Over the next year, analysts’ consensus estimates show they’re expecting Commvault’s free cash flow margin of 19.1% for the last 12 months to remain the same.

11. Balance Sheet Assessment

One of the best ways to mitigate bankruptcy risk is to hold more cash than debt.

Commvault Net Cash Position

Commvault is a profitable, well-capitalized company with $1.06 billion of cash and $908.5 million of debt on its balance sheet. This $155.1 million net cash position is 2.4% of its market cap and gives it the freedom to borrow money, return capital to shareholders, or invest in growth initiatives. Leverage is not an issue here.

12. Key Takeaways from Commvault’s Q3 Results

It was encouraging to see Commvault beat analysts’ billings expectations this quarter.

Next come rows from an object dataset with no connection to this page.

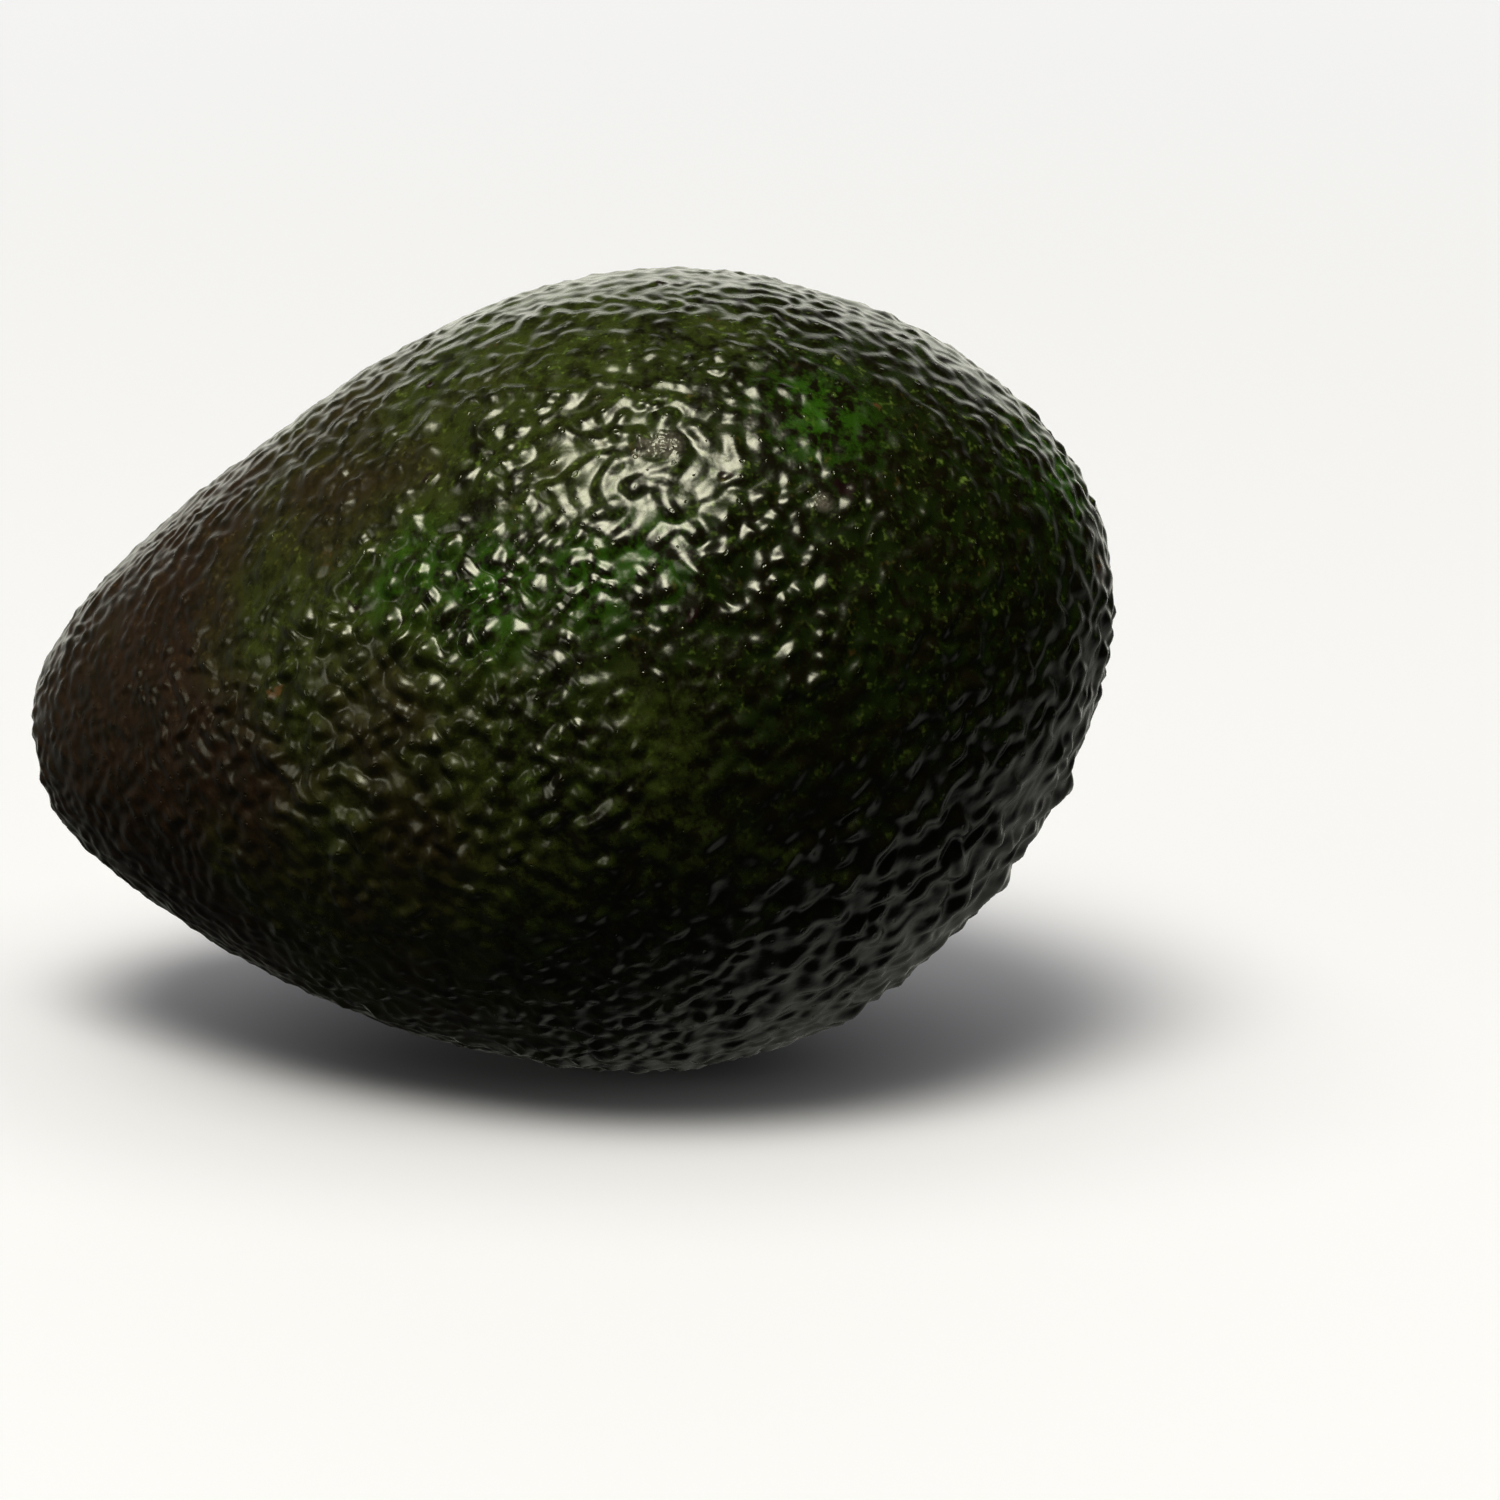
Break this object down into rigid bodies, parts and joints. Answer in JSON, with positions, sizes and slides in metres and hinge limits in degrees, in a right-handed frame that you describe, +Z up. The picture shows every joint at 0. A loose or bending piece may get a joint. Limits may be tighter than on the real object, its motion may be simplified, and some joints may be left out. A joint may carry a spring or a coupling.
{
  "type": "avocado",
  "caption": "Whole ripe Hass-type avocado lying on its side: pebbly dark green-black pear-shaped fruit with a dimpled stem end and a woody stem button.",
  "frame": {"origin": "on the ground plane under the middle of the fruit's bounding box, with the fruit lying on its side", "axes": "+X towards the fat blossom end, -X towards the stem end, +Z up"},
  "size_m": [0.1004, 0.0728, 0.0732],
  "materials": {
    "skin": "glossy pebbled fruit skin, dark green-black with brown-purple at the stem end",
    "stem": "dry, matt and woody, with a paler cut face"
  },
  "bodies": {
    "root": {"fruit": "skin", "stem_button": "stem"}
  },
  "joints": []
}
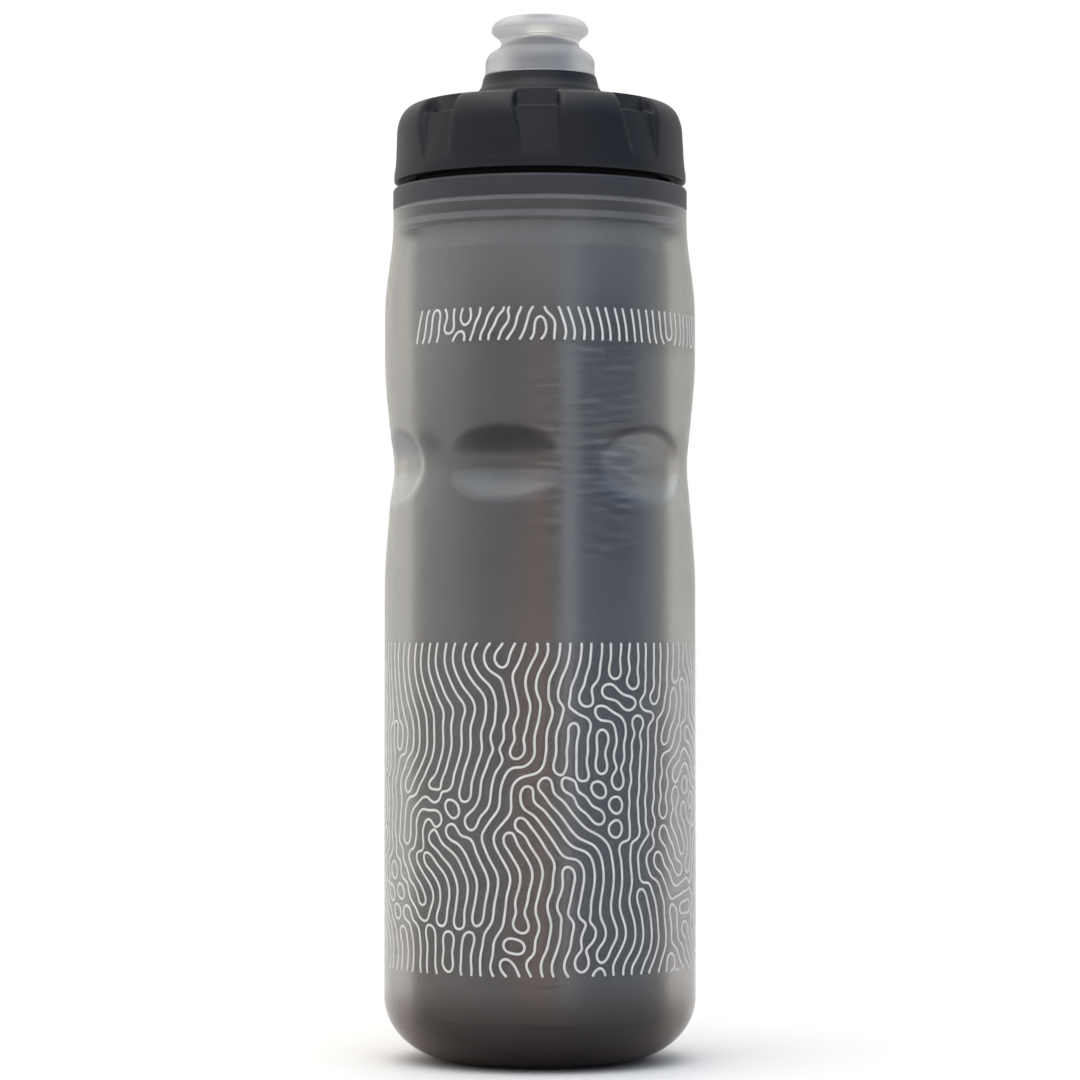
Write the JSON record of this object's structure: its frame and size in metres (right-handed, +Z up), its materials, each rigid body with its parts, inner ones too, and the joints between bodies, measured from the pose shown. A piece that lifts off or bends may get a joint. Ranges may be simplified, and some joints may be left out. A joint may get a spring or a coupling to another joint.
{
  "type": "insulated squeeze water bottle",
  "caption": "Double-wall insulated squeeze bottle for a bicycle cage, with a finger waist, a screw cap with grip recesses and a push-pull nozzle.",
  "frame": {"origin": "centre of the base, on the surface the bottle stands on", "axes": "+Z up the bottle's axis to the nozzle; -Y is the front, where the printed band is centred; +X to the viewer's right"},
  "size_m": [0.074, 0.074, 0.2483],
  "materials": {
    "shell_plastic": "frosted, smoke-grey translucent LDPE",
    "liner_plastic": "satin LDPE",
    "foil": "creased metallised film",
    "collar_plastic": "satin moulded",
    "seal_rubber": "satin silicone",
    "cap_plastic": "fine moulded texture",
    "post_plastic": "semi-gloss moulded",
    "o_ring_rubber": "satin nitrile",
    "sleeve_plastic": "clear bluish moulded",
    "valve_silicone": "translucent silicone",
    "mouthpiece_silicone": "translucent frosted silicone"
  },
  "bodies": {
    "bottle": {"outer_shell": "shell_plastic", "inner_liner": "liner_plastic", "foil_wrap": "foil", "neck_collar": "collar_plastic"},
    "seal": {"cap_seal": "seal_rubber"},
    "cap": {"cap": "cap_plastic", "spout_post": "post_plastic", "spout_o_ring": "o_ring_rubber"},
    "nozzle": {"nozzle_sleeve": "sleeve_plastic", "flow_valve": "valve_silicone", "mouthpiece": "mouthpiece_silicone"}
  },
  "joints": [
    {"name": "cap_lift", "type": "slide", "parent": "bottle", "child": "seal", "axis": [0, 0, 1], "range_m": [0, 0.0075]},
    {"name": "cap_turn", "type": "hinge", "parent": "seal", "child": "cap", "pos_m": [0, 0, 0.2087], "axis": [0, 0, 1], "range_deg": [0, 450]},
    {"name": "nozzle_pull", "type": "slide", "parent": "cap", "child": "nozzle", "axis": [0, 0, 1], "range_m": [0, 0.006]}
  ],
  "couplings": [
    {"joint": "cap_lift", "follows": "cap_turn", "m_per_rad": 0.00095493}
  ]
}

On the other hand, adjusted operating income missed, suggesting that growth was less profitable than expected. Overall, this print could have been better, and the stock traded down 12.7% to $151.98 immediately following the results.

13. Is Now The Time To Buy Commvault?

Updated: December 3, 2025 at 9:34 PM EST

The latest quarterly earnings matters, sure, but we actually think longer-term fundamentals and valuation matter more. Investors should consider all these pieces before deciding whether or not to invest in Commvault.

Commvault is a fine business. Although its revenue growth was weak over the last five years, its growth over the next 12 months is expected to be higher. And while Commvault’s operating margin hasn't moved over the last year, its efficient sales strategy allows it to target and onboard new users at scale. On top of that, its admirable gross margin indicates excellent unit economics.

Commvault’s price-to-sales ratio based on the next 12 months is 4.5x. Looking at the software space right now, Commvault trades at a compelling valuation. For those confident in the business and its management team, this is a good time to invest.

Wall Street analysts have a consensus one-year price target of $193.70 on the company (compared to the current share price of $123.95), implying they see 56.3% upside in buying Commvault in the short term.